Probing neutral triple gauge couplings at the LHC and future hadron colliders

Abstract

We study probes of neutral triple gauge couplings (nTGCs) at the LHC and the proposed 100TeV $pp$ colliders, and compare their sensitivity reaches with those of the proposed $e^+ e^-$ colliders. The nTGCs provide a unique window to the new physics beyond the Standard Model (SM) because they can arise from SM effective field theory (SMEFT) operators that respect the full electroweak gauge group $SU(2)_L\otimes U(1)_Y$ of the SM only at the level of dimension-8 or higher. We derive the neutral triple gauge vertices (nTGVs) generated by these dimension-8 operators in the broken phase and map them onto a newly generalized form factor formulation, which takes into account only the residual U(1)$_{\rm{em}}$ gauge symmetry.
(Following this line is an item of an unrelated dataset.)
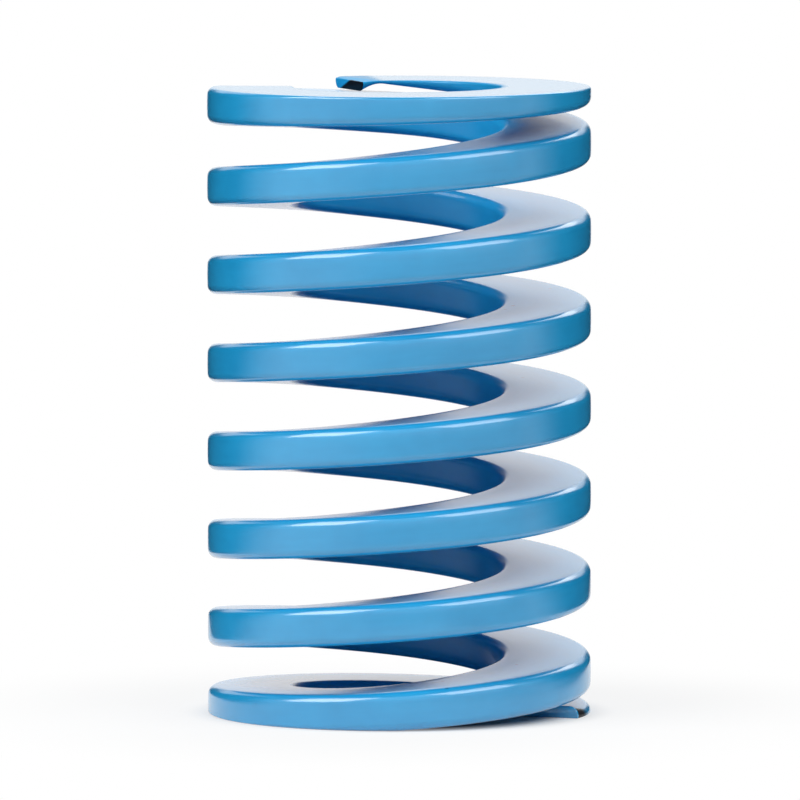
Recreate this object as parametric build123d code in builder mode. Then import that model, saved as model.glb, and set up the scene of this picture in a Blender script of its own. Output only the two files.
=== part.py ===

Using this mapping, we derive new relations between the form factors that guarantee a truly consistent form factor formulation of the nTGVs and remove large unphysical energy-dependent terms. We then analyze the sensitivity reaches of the LHC and future 100TeV hadron colliders for probing the nTGCs via both the dimension-8 nTGC operators and the corresponding nTGC form factors in the reactions $ pp(q\bar{q})\to Z\gamma$ with $Z\to\ell^+\ell^-,\nu\bar{\nu}$. We compare their sensitivities with the existing LHC measurements of nTGCs and with those of the high-energy $e^+e^-$ colliders. In general, we find that the prospective LHC sensitivities are comparable to those of an $e^+ e^-$ collider with center-of-mass energy $\leq 1$TeV, whereas an $e^+ e^-$ collider with center-of-mass energy $(3 - 5)$TeV would have greater sensitivities, and a 100TeV $pp$ collider could provide the most sensitive probes of the nTGCs.